“Yes” is such a basic word, but there are a few variations.

はい – This is the most proper word, the safest option you should use as a learner of Japanese.
    A: とうきょうがすきですか。
    B: はい、すきです。
    A: じゃあ、とうきょう
    B: はい、いきましょう。
ええ – This is something in between はい and うん. It’s not bad, but it is casual though used with -です/-ます. Men say it too but probably women use this more often than men. 

    A: とうきょうがすきですか。

    B: ええ、すきです。
    A: じゃあ、とうきょうにいきましょう。

    B: ええ、いきましょう。

うん – I don’t know how many times I was told “「うん」じゃないでしょ、「はい」でしょ! (It shouldn’t be “un” but “hai”!)” when I was a child.

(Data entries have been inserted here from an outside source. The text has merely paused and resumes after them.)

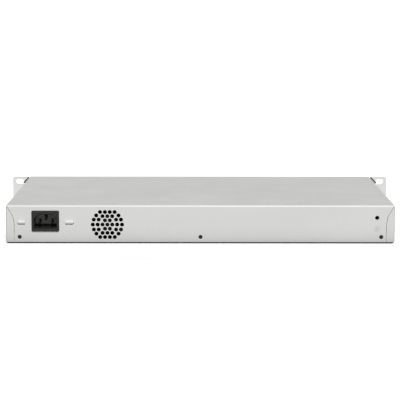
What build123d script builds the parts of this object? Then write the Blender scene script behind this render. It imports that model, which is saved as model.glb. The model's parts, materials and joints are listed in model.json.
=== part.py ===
import os
from math import cos, radians, sin, sqrt

from build123d import *

# A one-unit rack switch in millimetres. X is its width, -Y is the port side (front), +Y is the
# side with the mains inlet and the fan grille (rear), Z is up. The origin is at the middle of
# the underside. "Left" and "right" are as seen from the front, so right is +X.

# --- Driving dimensions -------------------------------------------------------------------

BODY_W = 440.0  # case width between the rack ears
BODY_D = 250.0  # case depth, front panel to rear panel
BODY_H = 44.0  # case height, one rack unit less clearance
SHEET = 1.0  # steel sheet of the base and the cover
BEND = 2.0  # outer bend radius of the case
FACE_T = 1.5  # thickness of the front panel
SEAM = 0.4  # open joint between the folded edges of the cover
COVER_LOW = 1.8  # lower edge of the cover above the underside
FIT_GAP = 0.1  # gap between the base walls and the cover

FRONT = -BODY_D / 2
REAR = BODY_D / 2
SIDE = BODY_W / 2
PANEL_BACK = FRONT + FACE_T
PANEL_SCREW_X = (-180.0, -50.0, 50.0, 180.0)
PANEL_FLANGE = 8.0  # depth of the front panel's inner flanges
PANEL_SCREW_Y = PANEL_BACK + PANEL_FLANGE / 2
COVER_IN_X = SIDE - SHEET
COVER_IN_Y = REAR - SHEET
COVER_IN_Z = BODY_H - SHEET
BASE_X = COVER_IN_X - FIT_GAP
BASE_Y = COVER_IN_Y - FIT_GAP
LOW_WALL = 12.0  # height of the base's low walls
TALL_WALL = 41.0  # height of the base's walls beside the rack ears
TALL_WALL_BACK = -60.0

# Cover corner flaps: the side folds round the rear corner and meets the rear flap in a seam
CORNER_FLAP_W = 9.5
SEAM_KNEE_Z = 31.0
SEAM_KNEE_IN = 8.2  # distance of the seam's knee from the side
SEAM_STRAIGHT_Z = 22.0  # the seam is upright below this height

# Rack ears, 19-inch pattern
EAR_SPAN = 482.6
EAR_T = 2.0
EAR_Z0 = 0.2
EAR_Z1 = 43.8
EAR_BACK = -120.0  # rear surface of the ear's face
EAR_FLANGE_END = -69.0
EAR_CORNER = 2.0
SLOT_SPACING_X = 465.1
SLOT_SPACING_Z = 31.75
SLOT_LEN = 10.3
SLOT_W = 7.0
EAR_SCREW_Y = (-112.0, -84.0)
EAR_SCREW_Z = (12.0, 32.0)

# Rear features
INLET_X = 175.2
INLET_Z = 26.15
INLET_BEZEL_W = 31.2
INLET_BEZEL_H = 23.4
INLET_BEZEL_T = 2.0
INLET_BODY_W = 28.4
INLET_BODY_H = 19.2
INLET_BODY_D = 20.0
INLET_CAVITY_W = 25.4
INLET_CAVITY_H = 16.3
INLET_CAVITY_D = 17.5
INLET_CAVITY_UP = -0.65  # the socket sits a little below the bezel's middle
INLET_CHAMFER = 5.0
PIN_PITCH = 14.0
PIN_W = 2.0
PIN_H = 4.0
PIN_DROP = 1.0  # the live and neutral pins sit this far below the cavity's middle
EARTH_PIN_RISE = 3.6
PIN_TAG_L = 8.0
GRILLE_X = 105.2
GRILLE_Z = 21.8
GRILLE_PITCH = 5.5
GRILLE_HOLE_R = 2.3
GRILLE_ROWS = 3  # rows above and below the middle row
GRILLE_SPREAD = 1.8  # outward shift of the four side sectors
GROUND_X = -199.7
GROUND_Z = 29.6
GROUND_HOLE_R = 2.52
GROUND_BORE_R = 2.1
GROUND_NUT_L = 4.0
REAR_SCREW_X = (-204.6, 0.0, 204.6)
REAR_SCREW_Z = 7.4
REAR_SCREW_SINK = 0.6  # how far the rear screws' heads sit below the cover's surface
LOOP_OUT = 1.8  # how far the cord loops stand out of the rear panel
LOOP_H = 3.8
LOOP_Z = 24.4
LOOP_SHELL = 0.7
LOOP_BEND = 1.3
LOOP_RIGHT = (198.2, 207.0)
LOOP_LEFT = (142.9, 152.7)
FRONT_OUT = INLET_BEZEL_T  # the transceiver cages stand out in front as the inlet does behind

# Side vents
VENT_PITCH = 5.0
VENT_COUNT = 20
VENT_W = 2.2
VENT_L = 11.0
VENT_Y = 35.0
VENT_ROWS_Z = (17.0, 31.0)

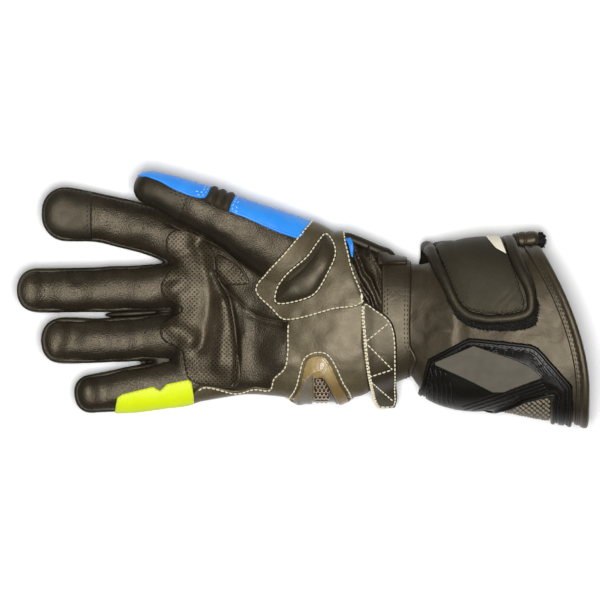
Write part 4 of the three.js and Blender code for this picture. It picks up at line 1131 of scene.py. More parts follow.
over_seam = skin.plain[:, 2] - seam_height(skin.plain[:, 0])
hand, hand_seam = skin.refined(over_seam, (-2.6, -1.7, -0.6, 0, 0.6, 1.7))
off_blue = np.clip(-(outline_field(hand.plain, BLUE_SIDE, smooth=False) + 1) / 2, 0, 1)
sewn = (hand.plain[:, 0] < CUFF_CUT_X) * off_blue
hand.points = hand.points + hand.normals * (seam_relief(hand_seam) * sewn)[:, None]


def wall_piece(name, field, material, slot, nodes):
    """A panel of the hollow glove's wall, cut from the skin where the field is above 0."""
    layer = hand.layer(field)
    layer.base[:] = -WALL
    piece(name, *layer.body(), material, slot, nodes, share=0.42)


before_cut = CUFF_CUT_X - hand.plain[:, 0]
from_mouth = mouth_field(hand.plain)
cuff_top = hand.plain[:, 2] - CUFF_SEAM_Z
on_cuff = np.minimum(-before_cut, from_mouth - 1)
wall_piece("hand_palm", np.minimum(hand_seam, before_cut), goatskin, "palm_leather",
           ["palm_panel", "thumb_front"])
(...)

I believe this has been the case with anybody who has grown up or is growing up in Japan, but kids do say “うん” instead of “はい” and even adults, when they are talking with their friends in a casual way, they say “うん.” Because うん is only used in very casual conversations, it is very unlikely to be used in polite form sentences. As a learner, probably best not to use it, but if you hear it, you should know that that means “yes.”
    A: アイスクリームすき?
    B: うん、すき。
    A: じゃあ、アイスクリームたべよう。
    B: うん、たべよう。

よし – This is more like “OK” and often used by men in a plain volitional form sentence. I can’t think of any female friend who says よし instead of ええ, though.

    A: アイスクリームたべよう。
    B: よし、たべよう。